When working with dbt, the experience can be seamless at its best, but baffling at its worst. This is especially apparent to data engineers who need to dig down into SQL queries to debug their table’s lineage, while at the same time being responsible for their on-time delivery. Thankfully a little bit of understanding goes a long way towards making this process faster and less painful. The key is to be aware of how dbt materializations work and how they use temporary tables to keep data up to date.
The team at Stemma looked into this, since we parse the SQL queries being run on the data warehouse to automatically capture lineage between data assets. While the manifest.json file describes lineage accurately between models, it is not always available to the catalog, so parsing SQL is a useful alternative.
Users of dbt can set different materializations for their models. Materializations are strategies for persisting dbt models, and they influence what queries dbt runs to actually compute the models. More information about materializations can be found in the dbt docs.
The view materialization is the default strategy, and it’s also the simplest and most lightweight option. It simply creates views out of our models using a CREATE VIEW AS statement. This doesn’t actually create any new data. It can also be slow for any serious computations, since these have to be redone each time the model is queried.
The table materialization is also a fairly simple option. It creates a table from our model using CREATE TABLE AS in SQL. This actually materializes the data, meaning that it will be fast to query, but it also takes up space.
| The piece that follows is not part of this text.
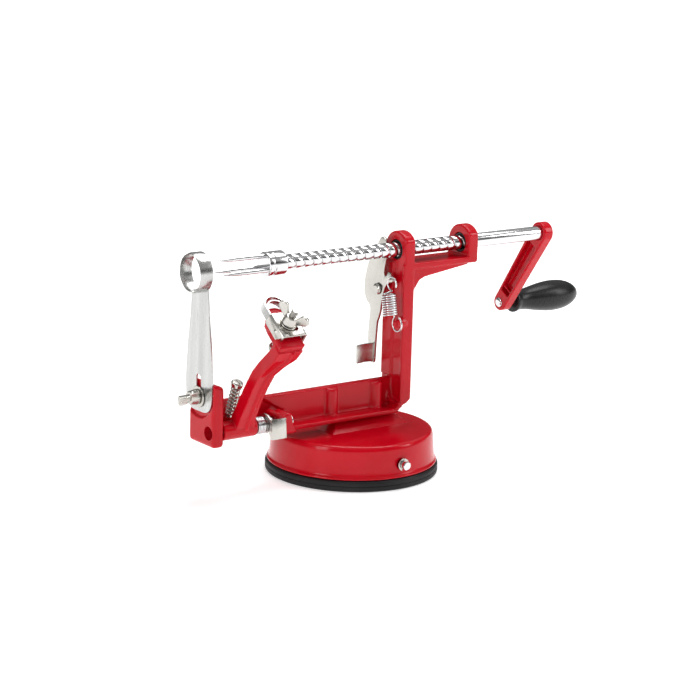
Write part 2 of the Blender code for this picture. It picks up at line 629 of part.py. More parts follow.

These materializations create an intermediary relation in the background. This means that dbt creates a table/view (relation from now on) with the same name as our model, but with the suffix __dbt_tmp . dbt first drops any preexisting intermediary relations our model might have. Then it computes fresh data into the intermediary relation (or just creates a view). Afterwards, it backs up our old model, and renames the intermediary relation to the final name. This all happens in a single database transaction. This approach avoids losing data in the event that the new model’s code errors out. Such a loss could happen if dbt were to drop our old relation first, and then for some reason was unable to create the new one. It’s also an atomic operation, so there is no point where we are without data. Finally, if everything’s gone to plan the backup relation is deleted, and all that remains is the up-to-date model.
The incremental materialization is useful if the model is expensive to compute. Using this strategy, dbt only appends or updates rows in the table that have changed upstream since the last time dbt ran. However, it’s a bit more complex to configure than the other materializations, and has more pitfalls.
Incremental tables are more complicated under the hood than table or view materializations. Their behavior depends on whether we are doing a full refresh, whether we specified a unique key, and so on. Therefore, we’ll only go into enough detail to understand temporary tables.
Dbt first materializes the new data into a temporary table using the specified filtering criteria so it doesn’t have to materialize the whole table. If a unique key is specified for the rows, it inserts or updates the rows in the temporary table into the target. If not, it works in append-only mode.
All of the materializations we’ve covered so far create a temporary or intermediate relation. If we want to derive some lineage between our models, or between models and assets not managed by dbt, we won’t see the actual models being created in our SQL query history. Instead, the SQL statements we should be looking for are creating relations with the __dbt_tmp suffix.
Ephemeral materializations are useful, but instead of generating SQL statements, they’re interpolated into the models’ code that use them. Therefore they’re not relevant to our investigation.
Uncovering dbt’s tricks
In light of the above, the SQL queries performed by dbt suddenly make sense:
- Table/view materialization: We are not going to find CREATE TABLE AS statements with our model's name – it's always going to be the temporary relation
- Incremental materialization: We will see lots of INSERT operations, coming from the temporary table to the target incremental table, and we will see a CREATE TABLE AS for the temporary table
When we look at all the built in materializations, it turns out that whenever we see a CREATE TABLE AS or CREATE VIEW AS for a relation that ends with __dbt_tmp , whatever upstream dependencies that SQL statement implies, those will be true for our final model as well. Of course this doesn’t apply to any custom materializations we write ourselves. While dbt introduces some complexity to the SQL trail of lineage, it is well worth the benefits that dbt provides. This complexity is also automatically handled by dbt’s own presentation of lineage as well as that within some dedicated data observability tools like the Stemma data catalog.